Üstelik bütün bunlar áleni biçimde ve dünya medyasının gözü önünde gerçekleşti.
* * *
NİTEKİM, Kuzey Lefkoşa lideri "kriz"i çözümlemek amacıyla álelácele başkente gelip Genelkurmay Başkanı’yla görüştüğünde, doğru ya da yanlış orası tartışılabilir ama, her halükarda sorunu ayağa düşürmemek iyiniyetiyle, "konu ele alınmadı" açıklamasını yaptı.
Fakat aynı Genelkurmay Başkanlığı, "hayır, ele alındı" diye bunu derhal yalanladı.
Mehmet Ali Talát küçük düşürülmüş oldu.
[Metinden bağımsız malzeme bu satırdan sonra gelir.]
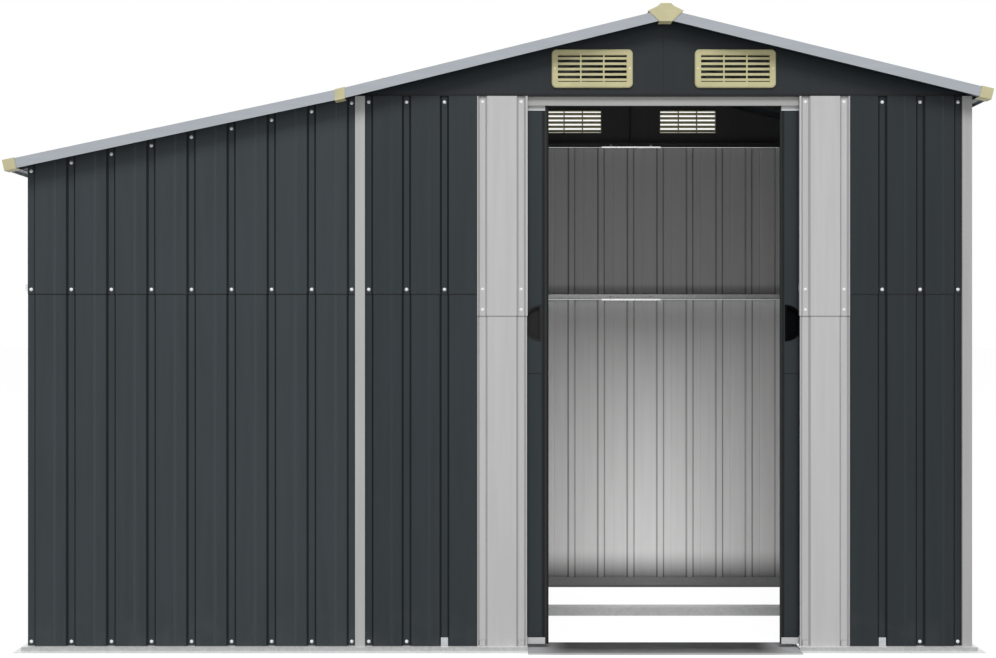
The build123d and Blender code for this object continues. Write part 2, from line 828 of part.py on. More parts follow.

En azından, anlaşmazlık ayyuka çıktı.
Nihayet ve zaten belki de en vahim gelişme şu noktada odaklandı:
Bütün bunlar olup biterken, Ankara’daki meşru ve seçilmiş iktidar sanki mostralık niyetine orada duruyormuşçasına, "meseleyi kendiniz halledin" diyerek aradan çekiliverdi.
Talát’ı ve "cihet-i askeriye"yi başbaşa bırakarak elini taşın altına sokmaktan korktu.
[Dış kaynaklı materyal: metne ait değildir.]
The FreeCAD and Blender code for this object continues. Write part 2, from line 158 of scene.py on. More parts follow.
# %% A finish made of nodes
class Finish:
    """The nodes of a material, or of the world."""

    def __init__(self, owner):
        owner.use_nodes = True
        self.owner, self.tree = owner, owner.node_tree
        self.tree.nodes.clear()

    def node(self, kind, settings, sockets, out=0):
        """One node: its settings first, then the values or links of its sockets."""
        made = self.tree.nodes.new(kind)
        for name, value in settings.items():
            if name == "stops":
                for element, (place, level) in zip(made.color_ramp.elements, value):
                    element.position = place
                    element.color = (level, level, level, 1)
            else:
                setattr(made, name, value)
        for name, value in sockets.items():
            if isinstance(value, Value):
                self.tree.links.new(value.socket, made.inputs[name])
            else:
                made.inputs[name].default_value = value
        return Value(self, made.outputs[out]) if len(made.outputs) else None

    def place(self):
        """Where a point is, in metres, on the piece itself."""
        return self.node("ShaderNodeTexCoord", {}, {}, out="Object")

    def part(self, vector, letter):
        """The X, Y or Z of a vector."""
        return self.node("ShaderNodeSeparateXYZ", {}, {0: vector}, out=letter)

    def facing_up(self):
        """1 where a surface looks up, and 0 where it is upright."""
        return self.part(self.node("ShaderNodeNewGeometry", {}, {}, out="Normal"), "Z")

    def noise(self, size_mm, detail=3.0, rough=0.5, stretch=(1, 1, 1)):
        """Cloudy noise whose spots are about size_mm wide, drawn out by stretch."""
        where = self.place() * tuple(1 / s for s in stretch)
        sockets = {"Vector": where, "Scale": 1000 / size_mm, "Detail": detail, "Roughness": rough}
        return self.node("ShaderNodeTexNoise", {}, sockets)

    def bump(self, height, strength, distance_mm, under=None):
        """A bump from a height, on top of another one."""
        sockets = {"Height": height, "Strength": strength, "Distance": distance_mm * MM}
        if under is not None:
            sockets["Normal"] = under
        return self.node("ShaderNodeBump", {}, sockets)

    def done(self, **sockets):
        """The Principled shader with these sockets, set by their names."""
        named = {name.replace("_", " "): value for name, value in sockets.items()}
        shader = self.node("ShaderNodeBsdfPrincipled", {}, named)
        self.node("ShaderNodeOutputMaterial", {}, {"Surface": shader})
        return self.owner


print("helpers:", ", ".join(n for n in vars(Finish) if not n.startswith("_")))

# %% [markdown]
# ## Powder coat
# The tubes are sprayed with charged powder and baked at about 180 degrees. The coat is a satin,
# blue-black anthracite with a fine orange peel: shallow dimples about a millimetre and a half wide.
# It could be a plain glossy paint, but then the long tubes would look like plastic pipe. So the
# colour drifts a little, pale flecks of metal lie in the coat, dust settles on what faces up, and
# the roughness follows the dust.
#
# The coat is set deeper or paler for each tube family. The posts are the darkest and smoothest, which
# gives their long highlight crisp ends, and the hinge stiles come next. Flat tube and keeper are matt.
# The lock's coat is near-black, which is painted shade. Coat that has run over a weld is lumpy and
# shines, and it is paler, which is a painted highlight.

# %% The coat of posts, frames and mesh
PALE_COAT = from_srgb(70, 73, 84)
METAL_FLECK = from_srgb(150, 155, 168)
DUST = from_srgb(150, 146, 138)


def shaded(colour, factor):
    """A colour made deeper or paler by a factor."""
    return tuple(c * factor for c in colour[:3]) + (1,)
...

"Lokmacı krizi" tatlı meselesinden, tam tersine, gayet tatsız olaylardan kaynaklandı.
* * *
ŞİMDİ elinizi vicdanınıza koyun ve mümkün mertebe tarafsız davranarak yanıt verin:
Hadi otuz üç senedir zaten inandıramadığınızı geçelim de, yukarıdaki olaylar bugün medya önünde gerçekleştikten sonra, KKTC’nin "bağımsızlığı"na kimi inandırabilirsiniz?
O "bağımsız" devletin lideri bir üstgeçit yıkımı için dahi anavatan "cihet-i askeriye" sinden icázet istemek zorunda kalıyorsa, üstelik uluorta yalanlanıyorsa, ağzınızla kuş tutsanız ve en usta diplomatlara sahip olsanız dahi, uluslararası arenayı ikna edebilir misiniz?
Yoksa aksine, "hasım Kıbrıslı Türk değil Türkiye’dir" diyen papazın değirmenine su taşır ve onun daha "nazikáne" tezlerine aynı uluslararası arenada çanak mı tutarsınız?
Hele hele, sivil hükümetiniz "kriz" karşısında havaya bakıp ıslık çalıyorsa, "Ankara ’da esas iktidar o ’cihet-i askeriye’nin elindedir" diyen iddiaları çürütebilir misiniz?
Lokma size afiyet olsun ama, bu sorulara tatlısından değil gerçeğinden cevap arayın.